** Start of Extracted material **

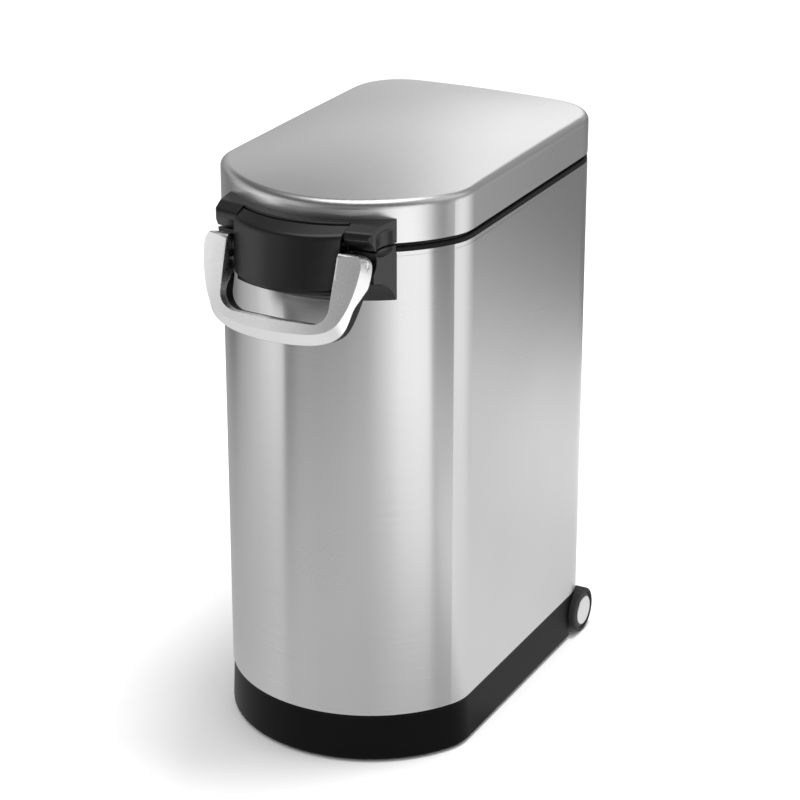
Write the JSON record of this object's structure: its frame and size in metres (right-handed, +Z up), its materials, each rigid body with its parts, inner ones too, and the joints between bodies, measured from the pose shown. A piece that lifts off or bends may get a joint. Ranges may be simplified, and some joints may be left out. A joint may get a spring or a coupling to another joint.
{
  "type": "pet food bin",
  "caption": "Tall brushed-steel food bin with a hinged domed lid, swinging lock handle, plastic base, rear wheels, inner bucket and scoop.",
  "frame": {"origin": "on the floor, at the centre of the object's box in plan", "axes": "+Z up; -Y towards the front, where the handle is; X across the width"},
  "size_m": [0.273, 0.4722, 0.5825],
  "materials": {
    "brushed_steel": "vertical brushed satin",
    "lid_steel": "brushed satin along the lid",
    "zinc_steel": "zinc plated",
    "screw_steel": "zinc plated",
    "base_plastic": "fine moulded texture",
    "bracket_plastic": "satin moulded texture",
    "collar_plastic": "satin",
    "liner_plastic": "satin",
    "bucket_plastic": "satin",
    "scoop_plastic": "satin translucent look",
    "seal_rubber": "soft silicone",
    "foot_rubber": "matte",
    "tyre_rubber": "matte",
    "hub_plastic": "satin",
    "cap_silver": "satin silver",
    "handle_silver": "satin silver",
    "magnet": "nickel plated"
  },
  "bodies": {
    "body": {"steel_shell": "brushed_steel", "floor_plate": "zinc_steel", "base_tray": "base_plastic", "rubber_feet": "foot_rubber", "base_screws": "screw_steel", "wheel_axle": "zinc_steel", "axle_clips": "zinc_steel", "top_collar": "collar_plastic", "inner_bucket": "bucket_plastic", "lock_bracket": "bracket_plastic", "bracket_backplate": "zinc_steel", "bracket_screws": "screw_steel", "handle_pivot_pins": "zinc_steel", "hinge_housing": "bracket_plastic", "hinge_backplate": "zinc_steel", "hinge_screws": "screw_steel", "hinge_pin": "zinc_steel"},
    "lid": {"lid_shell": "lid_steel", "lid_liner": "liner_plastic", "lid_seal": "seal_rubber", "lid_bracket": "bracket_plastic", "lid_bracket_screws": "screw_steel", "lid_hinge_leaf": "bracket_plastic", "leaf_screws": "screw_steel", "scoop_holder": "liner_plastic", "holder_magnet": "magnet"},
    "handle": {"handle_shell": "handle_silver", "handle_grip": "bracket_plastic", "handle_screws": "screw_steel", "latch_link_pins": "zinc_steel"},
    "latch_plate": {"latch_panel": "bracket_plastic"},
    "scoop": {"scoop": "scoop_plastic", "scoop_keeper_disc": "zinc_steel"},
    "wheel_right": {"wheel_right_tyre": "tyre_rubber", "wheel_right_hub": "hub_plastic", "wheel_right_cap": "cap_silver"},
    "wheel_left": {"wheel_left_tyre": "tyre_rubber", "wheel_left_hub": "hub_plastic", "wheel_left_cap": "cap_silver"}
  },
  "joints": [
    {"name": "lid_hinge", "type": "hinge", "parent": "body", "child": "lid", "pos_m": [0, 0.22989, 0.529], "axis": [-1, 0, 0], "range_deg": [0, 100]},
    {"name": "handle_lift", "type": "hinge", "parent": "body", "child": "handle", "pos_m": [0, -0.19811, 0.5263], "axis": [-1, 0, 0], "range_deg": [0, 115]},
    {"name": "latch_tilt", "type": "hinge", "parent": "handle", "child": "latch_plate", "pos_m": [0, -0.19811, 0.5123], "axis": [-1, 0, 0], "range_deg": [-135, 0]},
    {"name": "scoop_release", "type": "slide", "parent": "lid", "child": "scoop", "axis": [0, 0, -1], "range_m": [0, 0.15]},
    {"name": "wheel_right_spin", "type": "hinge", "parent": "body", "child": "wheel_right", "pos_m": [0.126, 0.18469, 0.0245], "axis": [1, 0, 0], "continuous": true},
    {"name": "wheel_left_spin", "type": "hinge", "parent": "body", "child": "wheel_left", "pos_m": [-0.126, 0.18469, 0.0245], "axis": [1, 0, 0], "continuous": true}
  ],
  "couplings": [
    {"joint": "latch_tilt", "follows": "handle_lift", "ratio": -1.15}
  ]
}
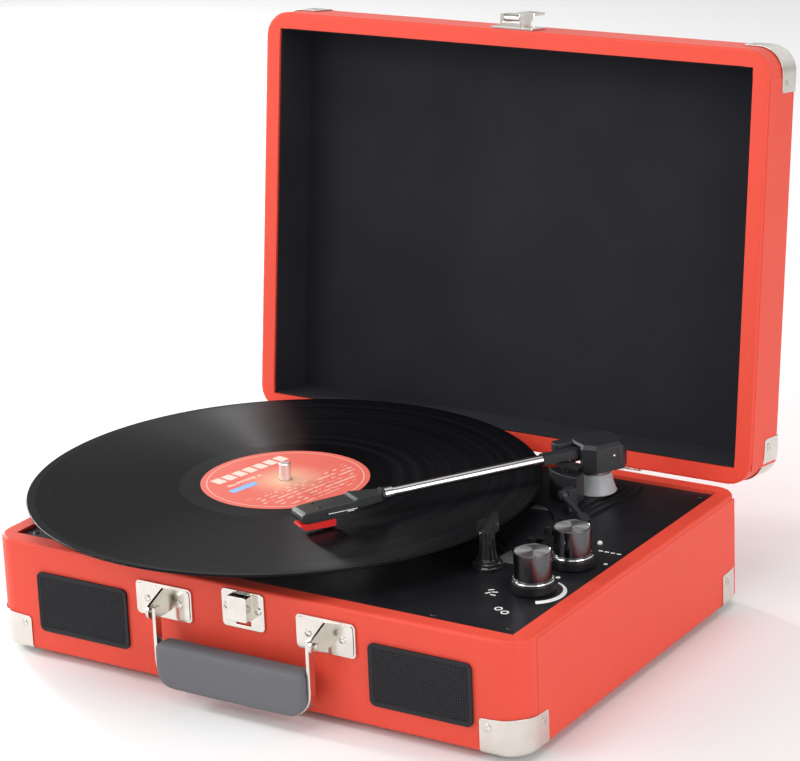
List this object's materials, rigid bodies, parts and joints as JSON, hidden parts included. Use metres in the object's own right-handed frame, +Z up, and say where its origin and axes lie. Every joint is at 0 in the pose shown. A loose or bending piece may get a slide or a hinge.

** End of Extracted material **

**Written exercise**:
Each line of the material should be echoed exactly.

**The response**:
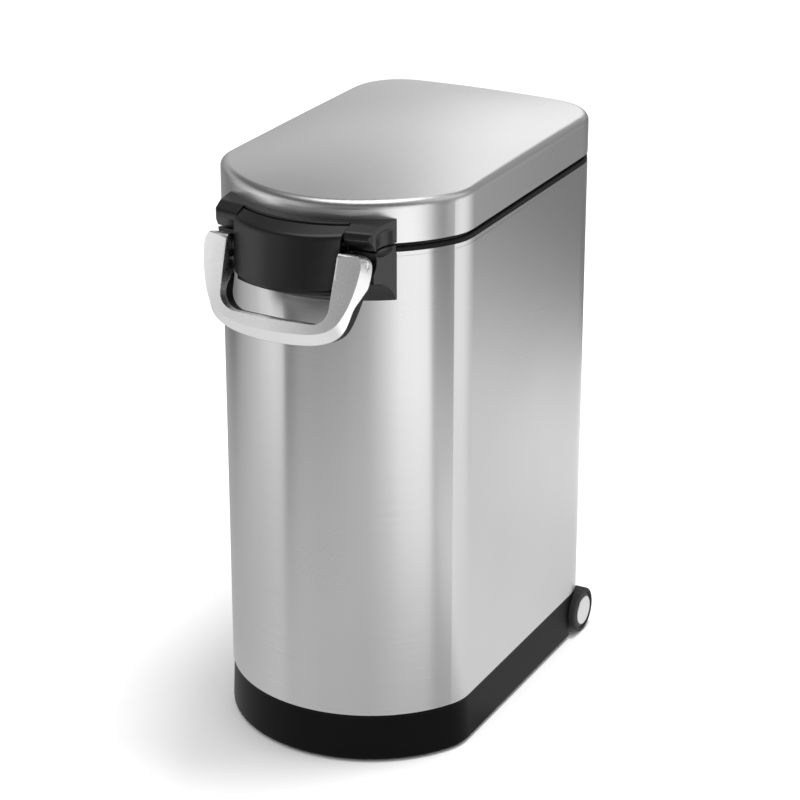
Write the JSON record of this object's structure: its frame and size in metres (right-handed, +Z up), its materials, each rigid body with its parts, inner ones too, and the joints between bodies, measured from the pose shown. A piece that lifts off or bends may get a joint. Ranges may be simplified, and some joints may be left out. A joint may get a spring or a coupling to another joint.
{
  "type": "pet food bin",
  "caption": "Tall brushed-steel food bin with a hinged domed lid, swinging lock handle, plastic base, rear wheels, inner bucket and scoop.",
  "frame": {"origin": "on the floor, at the centre of the object's box in plan", "axes": "+Z up; -Y towards the front, where the handle is; X across the width"},
  "size_m": [0.273, 0.4722, 0.5825],
  "materials": {
    "brushed_steel": "vertical brushed satin",
    "lid_steel": "brushed satin along the lid",
    "zinc_steel": "zinc plated",
    "screw_steel": "zinc plated",
    "base_plastic": "fine moulded texture",
    "bracket_plastic": "satin moulded texture",
    "collar_plastic": "satin",
    "liner_plastic": "satin",
    "bucket_plastic": "satin",
    "scoop_plastic": "satin translucent look",
    "seal_rubber": "soft silicone",
    "foot_rubber": "matte",
    "tyre_rubber": "matte",
    "hub_plastic": "satin",
    "cap_silver": "satin silver",
    "handle_silver": "satin silver",
    "magnet": "nickel plated"
  },
  "bodies": {
    "body": {"steel_shell": "brushed_steel", "floor_plate": "zinc_steel", "base_tray": "base_plastic", "rubber_feet": "foot_rubber", "base_screws": "screw_steel", "wheel_axle": "zinc_steel", "axle_clips": "zinc_steel", "top_collar": "collar_plastic", "inner_bucket": "bucket_plastic", "lock_bracket": "bracket_plastic", "bracket_backplate": "zinc_steel", "bracket_screws": "screw_steel", "handle_pivot_pins": "zinc_steel", "hinge_housing": "bracket_plastic", "hinge_backplate": "zinc_steel", "hinge_screws": "screw_steel", "hinge_pin": "zinc_steel"},
    "lid": {"lid_shell": "lid_steel", "lid_liner": "liner_plastic", "lid_seal": "seal_rubber", "lid_bracket": "bracket_plastic", "lid_bracket_screws": "screw_steel", "lid_hinge_leaf": "bracket_plastic", "leaf_screws": "screw_steel", "scoop_holder": "liner_plastic", "holder_magnet": "magnet"},
    "handle": {"handle_shell": "handle_silver", "handle_grip": "bracket_plastic", "handle_screws": "screw_steel", "latch_link_pins": "zinc_steel"},
    "latch_plate": {"latch_panel": "bracket_plastic"},
    "scoop": {"scoop": "scoop_plastic", "scoop_keeper_disc": "zinc_steel"},
    "wheel_right": {"wheel_right_tyre": "tyre_rubber", "wheel_right_hub": "hub_plastic", "wheel_right_cap": "cap_silver"},
    "wheel_left": {"wheel_left_tyre": "tyre_rubber", "wheel_left_hub": "hub_plastic", "wheel_left_cap": "cap_silver"}
  },
  "joints": [
    {"name": "lid_hinge", "type": "hinge", "parent": "body", "child": "lid", "pos_m": [0, 0.22989, 0.529], "axis": [-1, 0, 0], "range_deg": [0, 100]},
    {"name": "handle_lift", "type": "hinge", "parent": "body", "child": "handle", "pos_m": [0, -0.19811, 0.5263], "axis": [-1, 0, 0], "range_deg": [0, 115]},
    {"name": "latch_tilt", "type": "hinge", "parent": "handle", "child": "latch_plate", "pos_m": [0, -0.19811, 0.5123], "axis": [-1, 0, 0], "range_deg": [-135, 0]},
    {"name": "scoop_release", "type": "slide", "parent": "lid", "child": "scoop", "axis": [0, 0, -1], "range_m": [0, 0.15]},
    {"name": "wheel_right_spin", "type": "hinge", "parent": "body", "child": "wheel_right", "pos_m": [0.126, 0.18469, 0.0245], "axis": [1, 0, 0], "continuous": true},
    {"name": "wheel_left_spin", "type": "hinge", "parent": "body", "child": "wheel_left", "pos_m": [-0.126, 0.18469, 0.0245], "axis": [1, 0, 0], "continuous": true}
  ],
  "couplings": [
    {"joint": "latch_tilt", "follows": "handle_lift", "ratio": -1.15}
  ]
}
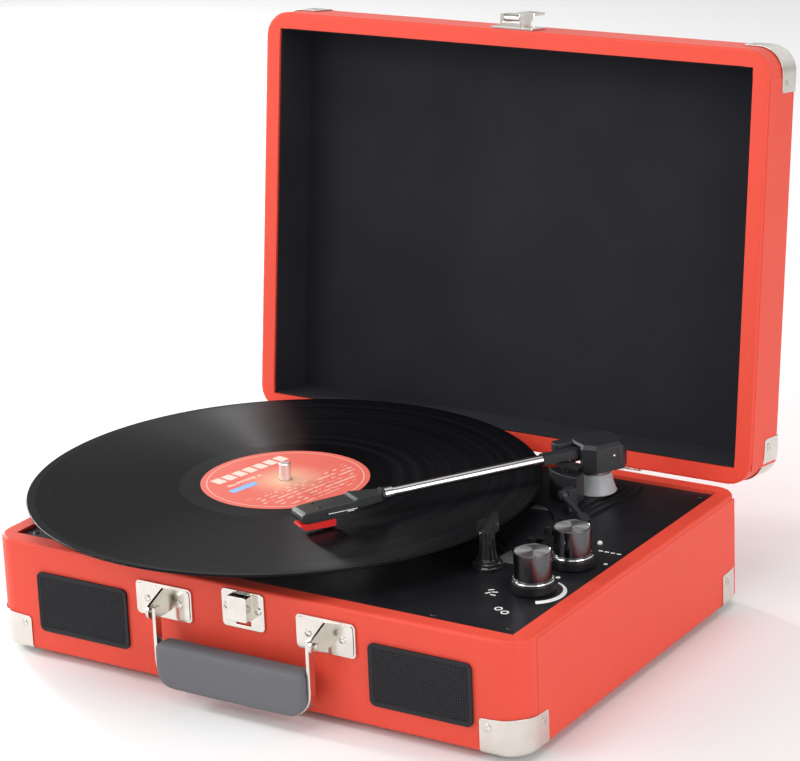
List this object's materials, rigid bodies, parts and joints as JSON, hidden parts included. Use metres in the object's own right-handed frame, +Z up, and say where its origin and axes lie. Every joint is at 0 in the pose shown. A loose or bending piece may get a slide or a hinge.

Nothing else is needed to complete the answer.